Silivri’de gerginlik büyüdü
Duruşma küçük salona alındı, salon değişikliğinin ardından avukatlar ve izleyiciler içeri alınmadı. Jandarma ile avukatlar arasında gerginlik yaşandı; avukatlar barikatları aşarak salona girmeye çalıştı. Avukatlar ve izleyiciler “Kurtuluş yok tek başına, ya hep beraber, ya hiçbirimiz” sloganı attı.
CHP Grup Başkanvekili Gökhan Günaydın, Adalet Bakanı Yılmaz Tunç’a tepki göstererek şunları söyledi:
“Ekrem başkan diploma davasında avukatlar, gazeteciler, izleyiciler salona alınmıyor. Duruşmalara rahatlıkla girilsin (!) iddiasıyla Silivri’ye alınan duruşmada, bu kez de duruşmanın küçük salona alınması gerekçe gösterilerek kapılar duvar ediliyor. Duruşmalar aleni, Türkiye bir hukuk devleti değil mi Yılmaz Tunç?”
CHP Yüksek Disiplin Kurulu üyesi İsmail Emre Telci ise yaşananları şöyle değerlendirdi:
“Burada yargı adına çok büyük bir ayıp yaşanıyor. Biz Adalet Bakanlığı'na bağlı bir duruşma salonuna avukatlar olarak sokulmuyoruz. Bunu herkesin takdirine sunuyoruz. Bu yapılan açık faşist bir uygulama. Burası sıkıyönetim mahkemeleri dönemi değil. Öyle olduğunu iddia ediyorlar. Burası duruşma salonu.”

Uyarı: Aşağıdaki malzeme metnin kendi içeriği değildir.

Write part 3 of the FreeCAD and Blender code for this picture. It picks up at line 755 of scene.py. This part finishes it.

Hakim duruşma salonunu terk etti
Hakim, duruşma salonunu terk etti. Jandarma komutanına talimat vermek üzere salondan ayrıldığı belirtildi. Söz konusu gerginlik sırasında basın mensuplarının bir kısmı da dışarıda kaldı.
İmamoğlu resti çekti
İmamoğlu ve avukatları, duruşma salonunun değişmemesi halinde duruşmaya katılmayacaklarını açıkladı. Bu kararın ardından yargılama 2 No’lu salona taşındı. Salona alınmayan avukatlar ve izleyiciler İzmir Marşı söyledi.
Davayı takip eden gazeteci Hilmi Hacaloğlu, İmamoğlu'nun müdafileri Fikret İlkiz, Hasan Fehmi Demir ve Tora Pekin’in duruşma salonuna girmediğini ve binadan ayrıldığını aktardı. İmamoğlu’nun ailesi de Silivri’den ayrıldı. Dilek İmamoğlu, “Haklılığımızı sonuna kadar arayacağız. Bizim haklı olduğumuz bir dava.” dedi.

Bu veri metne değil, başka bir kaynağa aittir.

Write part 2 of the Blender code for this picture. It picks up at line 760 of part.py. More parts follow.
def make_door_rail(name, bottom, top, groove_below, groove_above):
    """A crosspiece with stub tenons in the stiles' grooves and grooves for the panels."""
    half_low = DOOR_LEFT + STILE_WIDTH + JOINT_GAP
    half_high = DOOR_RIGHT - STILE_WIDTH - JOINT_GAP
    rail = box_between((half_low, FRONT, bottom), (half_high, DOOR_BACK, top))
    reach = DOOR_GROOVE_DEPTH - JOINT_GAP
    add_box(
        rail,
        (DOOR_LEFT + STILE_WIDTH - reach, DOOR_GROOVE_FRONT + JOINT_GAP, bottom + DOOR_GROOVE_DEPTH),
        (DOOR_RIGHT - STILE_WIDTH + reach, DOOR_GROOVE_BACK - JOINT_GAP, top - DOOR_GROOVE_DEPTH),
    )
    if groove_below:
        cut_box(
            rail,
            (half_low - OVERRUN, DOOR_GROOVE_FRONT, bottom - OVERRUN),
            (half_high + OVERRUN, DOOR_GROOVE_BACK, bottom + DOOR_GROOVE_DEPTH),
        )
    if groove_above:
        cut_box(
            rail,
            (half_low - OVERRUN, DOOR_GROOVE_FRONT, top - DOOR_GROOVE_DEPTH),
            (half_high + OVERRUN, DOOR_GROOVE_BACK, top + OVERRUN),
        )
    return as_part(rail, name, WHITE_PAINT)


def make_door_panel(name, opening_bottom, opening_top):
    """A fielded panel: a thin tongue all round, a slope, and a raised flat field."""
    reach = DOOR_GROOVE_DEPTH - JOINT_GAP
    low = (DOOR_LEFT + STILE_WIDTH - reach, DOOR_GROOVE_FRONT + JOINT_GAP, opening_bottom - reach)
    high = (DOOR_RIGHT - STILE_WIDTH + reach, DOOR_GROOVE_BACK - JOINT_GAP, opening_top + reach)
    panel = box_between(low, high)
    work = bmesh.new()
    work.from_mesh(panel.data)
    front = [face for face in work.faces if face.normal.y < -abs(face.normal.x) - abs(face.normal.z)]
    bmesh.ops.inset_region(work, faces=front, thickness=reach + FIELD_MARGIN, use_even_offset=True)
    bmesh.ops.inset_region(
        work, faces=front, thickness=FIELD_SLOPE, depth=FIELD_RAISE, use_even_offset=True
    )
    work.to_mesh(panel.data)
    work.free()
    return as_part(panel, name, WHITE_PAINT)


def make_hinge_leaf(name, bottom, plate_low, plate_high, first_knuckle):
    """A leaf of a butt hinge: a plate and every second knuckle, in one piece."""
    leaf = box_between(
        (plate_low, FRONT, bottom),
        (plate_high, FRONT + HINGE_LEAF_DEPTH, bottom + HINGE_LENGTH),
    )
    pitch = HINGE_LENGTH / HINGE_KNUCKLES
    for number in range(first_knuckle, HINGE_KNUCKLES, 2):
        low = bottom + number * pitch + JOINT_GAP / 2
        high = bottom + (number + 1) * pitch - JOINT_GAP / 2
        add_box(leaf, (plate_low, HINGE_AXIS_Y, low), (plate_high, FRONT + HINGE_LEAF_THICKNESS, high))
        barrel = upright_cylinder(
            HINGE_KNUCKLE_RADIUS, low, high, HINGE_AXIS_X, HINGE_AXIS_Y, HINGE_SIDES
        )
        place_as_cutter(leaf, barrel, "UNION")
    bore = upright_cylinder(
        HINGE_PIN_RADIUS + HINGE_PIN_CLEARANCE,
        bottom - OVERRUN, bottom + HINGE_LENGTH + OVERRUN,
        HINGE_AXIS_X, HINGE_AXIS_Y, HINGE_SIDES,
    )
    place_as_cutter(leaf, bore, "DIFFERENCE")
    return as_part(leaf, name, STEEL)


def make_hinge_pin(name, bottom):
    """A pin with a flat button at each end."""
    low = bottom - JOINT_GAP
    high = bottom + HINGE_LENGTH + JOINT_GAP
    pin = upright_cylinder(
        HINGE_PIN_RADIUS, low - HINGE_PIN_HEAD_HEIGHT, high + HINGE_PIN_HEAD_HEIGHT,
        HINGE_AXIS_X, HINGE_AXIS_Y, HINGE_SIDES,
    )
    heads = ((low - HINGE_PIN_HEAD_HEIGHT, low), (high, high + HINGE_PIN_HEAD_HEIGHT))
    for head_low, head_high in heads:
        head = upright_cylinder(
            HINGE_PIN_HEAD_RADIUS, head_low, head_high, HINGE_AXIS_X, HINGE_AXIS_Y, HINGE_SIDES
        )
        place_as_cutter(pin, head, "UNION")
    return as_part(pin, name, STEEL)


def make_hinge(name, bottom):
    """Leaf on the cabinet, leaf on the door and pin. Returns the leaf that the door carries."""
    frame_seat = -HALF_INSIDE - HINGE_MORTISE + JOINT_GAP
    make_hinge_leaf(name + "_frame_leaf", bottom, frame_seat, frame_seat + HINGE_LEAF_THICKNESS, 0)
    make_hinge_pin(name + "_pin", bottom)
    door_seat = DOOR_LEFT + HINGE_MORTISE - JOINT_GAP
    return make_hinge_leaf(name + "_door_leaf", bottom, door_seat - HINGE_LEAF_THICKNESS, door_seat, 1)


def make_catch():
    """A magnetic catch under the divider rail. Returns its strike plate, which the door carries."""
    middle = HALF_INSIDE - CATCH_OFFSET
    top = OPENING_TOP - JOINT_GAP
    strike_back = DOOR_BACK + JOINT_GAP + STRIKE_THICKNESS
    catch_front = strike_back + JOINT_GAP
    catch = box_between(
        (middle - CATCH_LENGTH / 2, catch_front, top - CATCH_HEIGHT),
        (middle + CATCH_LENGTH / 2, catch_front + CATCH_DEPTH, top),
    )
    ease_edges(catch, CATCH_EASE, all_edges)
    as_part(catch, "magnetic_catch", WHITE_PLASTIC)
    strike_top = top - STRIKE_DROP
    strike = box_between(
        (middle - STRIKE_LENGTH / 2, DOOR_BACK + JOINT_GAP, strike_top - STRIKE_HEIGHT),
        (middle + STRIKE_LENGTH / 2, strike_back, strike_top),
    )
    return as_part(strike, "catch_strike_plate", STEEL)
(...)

CHP Grup Başkanvekili Gökhan Günaydın, İmamoğlu’nun duruşmaya katılmama kararına ilişkin şunları kaydetti:
“Bugün Silivri'de saat 11:00'de başlayan bir ceza davası görülecek idi. Bugün için 1 No'lu salonda duruşmanın yapılacağı söylendi. Saat 08.00 itibariyle hem avukatlar hem seyirciler duruşma salonunun önündeydi. Saat 12'ye kadar duruşmaya kimse alınmadı. Avukatların adliye binasına alınmaması, duruşma salonuna sığmamak ne demek? Silivri'de en az 2 büyük duruşma salonu varken; avukatların baro odasına bile girmeye izin vermiyorsunuz.

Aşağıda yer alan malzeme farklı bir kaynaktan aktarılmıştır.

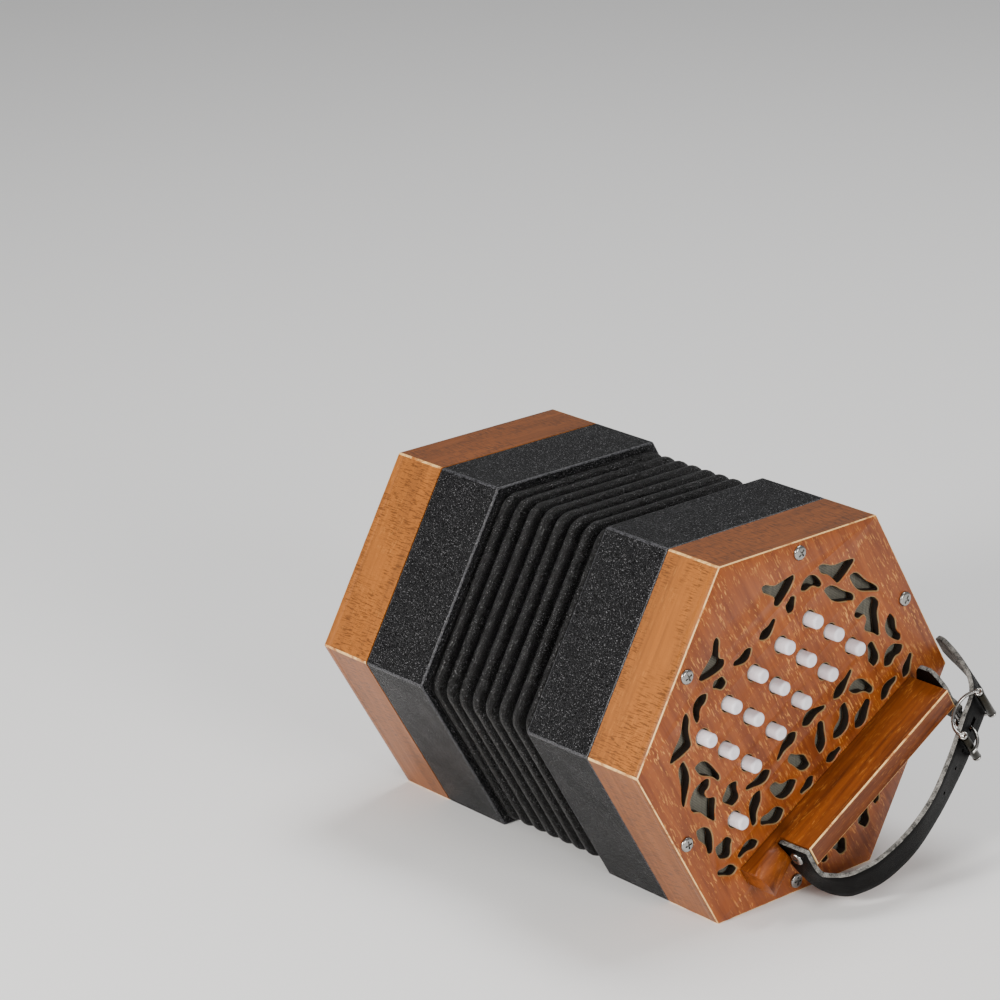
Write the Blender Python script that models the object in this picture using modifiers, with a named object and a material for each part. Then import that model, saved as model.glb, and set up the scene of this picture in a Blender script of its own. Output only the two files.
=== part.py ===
"""Thirty-button hexagonal concertina, lying on one of its flat sides.

X runs along the bellows, +X towards the right-hand end. +Z is up.
The origin is under the middle of the whole object, on the surface it rests on.

Each end is drawn in its own play frame, with its origin on the outer face of the end plate:
x across the button rows, y from the hand rail towards the buttons, z outwards from the plate.
"""
import math

import bmesh
import bpy
from mathutils import Matrix, Vector

MM = 0.001

# Driving dimensions, in metres
ACROSS_FLATS = 0.178
WOOD_END_DEPTH = 0.033
CASING_DEPTH = 0.0425
FOLD_COUNT = 8
FOLD_PITCH = 0.0096
TOUCH_GAP = 0.0003
BODY_OFFSET = 0.00795

CORNER_RADIUS = ACROSS_FLATS / math.sqrt(3)
BODY_HEIGHT = ACROSS_FLATS / 2
HALF_BELLOWS = FOLD_COUNT * FOLD_PITCH / 2
HALF_LENGTH = HALF_BELLOWS + CASING_DEPTH + WOOD_END_DEPTH
PLAY_TILT = math.radians(30)

# Wooden ends and casings
PLATE_THICKNESS = 0.005
FRAME_WALL = 0.006
CASING_WALL = 0.007
BOARD_THICKNESS = 0.005
PAD_HOLES = 16
PAD_HOLE_CIRCLE = 0.064
PAD_HOLE_RADIUS = 0.006
REED_PAN_THICKNESS = 0.012
REED_PAN_DROP = 0.001
REED_SLOTS = 12
REED_SLOT_INNER = (0.030, 0.004)
REED_SLOT_OUTER = (0.072, 0.009)

# Bellows folds: hexagonal rings, measured to their corners
FOLD_INSET = 0.0033
FOLD_DEPTH = 0.0205
FOLD_THICKNESS = 0.0046
FOLD_SHOULDER = 0.003

# Buttons
BUTTON_RADIUS = 0.0035
BUTTON_HEIGHT = 0.0068
BUTTON_SKIRT = 0.012
PEG_RADIUS = 0.0012
PEG_DEPTH = 0.0225
BUTTON_CLEARANCE = 0.0006
BUTTON_EDGE = 0.0010
BUTTON_STEPS = 10
BUTTON_HOLE_STEPS = 12
ROW_PITCH = 0.0198
ROW_ARCH = 0.0031
BUTTON_ROWS = ((-0.0093, 0.0416), (-0.0021, 0.0257), (0.0050, 0.0087))
AIR_BUTTON = (-0.0548, -0.0128)

# Hand rail
RAIL_LEFT = -0.0650
RAIL_RIGHT = 0.0663
RAIL_TOP_SIDE = -0.0375
RAIL_THICKNESS = 0.0113
RAIL_HEIGHT = 0.0253
FOOT_HEIGHT = 0.0180
FOOT_LOW = 0.0110
FOOT_ROUND = 0.0080
SLOT_LEFT = -0.0444
SLOT_RIGHT = -0.0410
SLOT_FLOOR = 0.0055

# Straps and buckle
STRAP_WIDTH = 0.0185
STRAP_THICKNESS = 0.0026
BUCKLE_STRAP_THICKNESS = 0.0022
BUCKLE_SPAN = 0.0240
BUCKLE_HALF_WIDTH = 0.0107
WIRE_RADIUS = 0.0009
ROLLER_RADIUS = 0.0021
ROLLER_OUT = 0.0040
ROLLER_SHORT = 0.0013
BAR_IN = 0.0046
ARM_STEPS = 8
PRONG_RADIUS = 0.0009
PRONG_EYE_RADIUS = 0.0022
PRONG_SLOT = (-0.0042, 0.0034)
PRONG_SLOT_WIDTH = 0.0032
PRONG_SLOT_DEPTH = 0.008
BUCKLE_STATION = 11

# A strap station is its middle (across, up, out) and the lean of its width (across, up, out), in mm.
STRAP_ROUTE = (
    ((-42.7, -38.2, 15.9), (0.0, 0.0, 1.0)),
    ((-42.7, -49.8, 16.4), (0.0, 0.1, 1.0)),
    ((-41.9, -57.7, 18.4), (0.0, 0.4, 0.92)),
    ((-40.3, -63.0, 22.5), (0.08, 0.68, 0.73)),
    ((-36.6, -66.5, 28.8), (0.12, 0.86, 0.5)),
    ((-31.0, -68.0, 33.6), (0.1, 0.93, 0.36)),
    ((-18.3, -70.2, 38.0), (0.0, 0.96, 0.27)),
    ((1.0, -71.0, 39.8), (-0.05, 0.96, 0.27)),
    ((22.0, -69.4, 38.4), (-0.12, 0.94, 0.31)),
    ((42.0, -65.4, 35.4), (-0.2, 0.94, 0.25)),
    ((56.1, -62.5, 32.3), (-0.22, 0.95, 0.18)),
    ((66.9, -60.0, 29.4), (-0.22, 0.95, 0.16)),
    ((77.6, -57.6, 26.5), (-0.22, 0.95, 0.16)),
    ((85.6, -55.6, 20.1), (-0.2, 0.97, 0.1)),
    ((91.6, -54.3, 9.4), (-0.15, 0.98, 0.1)),
    ((96.5, -53.4, -2.6), (-0.1, 0.99, 0.05)),
    ((99.2, -52.4, -12.3), (-0.1, 0.99, 0.0)),
)
BUCKLE_STRAP_ROUTE = (
    ((67.9, -28.5, 13.2), (0.0, 0.0, 1.0)),
    ((67.9, -38.0, 13.2), (0.0, 0.0, 1.0)),
    ((68.0, -46.8, 13.2), (0.0, 0.0, 1.0)),
    ((68.4, -51.4, 14.1), (0.0, 0.38, 0.92)),
    ((69.0, -55.3, 16.7), (-0.05, 0.71, 0.71)),
    ((69.4, -57.9, 20.6), (-0.14, 0.92, 0.38)),
    ((69.1, -58.7, 23.3), (-0.22, 0.95, 0.16)),
)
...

2-3-4 salon tartışmaları arasında hakim en küçük salona geldi ve 'ne demek avukatların salona gelmemesi' dedi. Ekrem İmamoğlu'nun avukatları, müdafiler içeri giremedi. Duruşmaların aleni olması gerekirken seyirciler de içeri alınmadılar. Bu nedenle müdafi arkadaşlarımız gönderdikleri dilekçeyle bu şartlar altında giremeyeceklerini söylediler ve kayıt altına aldılar.
İmamoğlu'nun zorla salona getirilmesi söz konusu olamaz. Olağan yargılama koşulları sağlandığında Ekrem İmamoğlu salonda olacaktır.”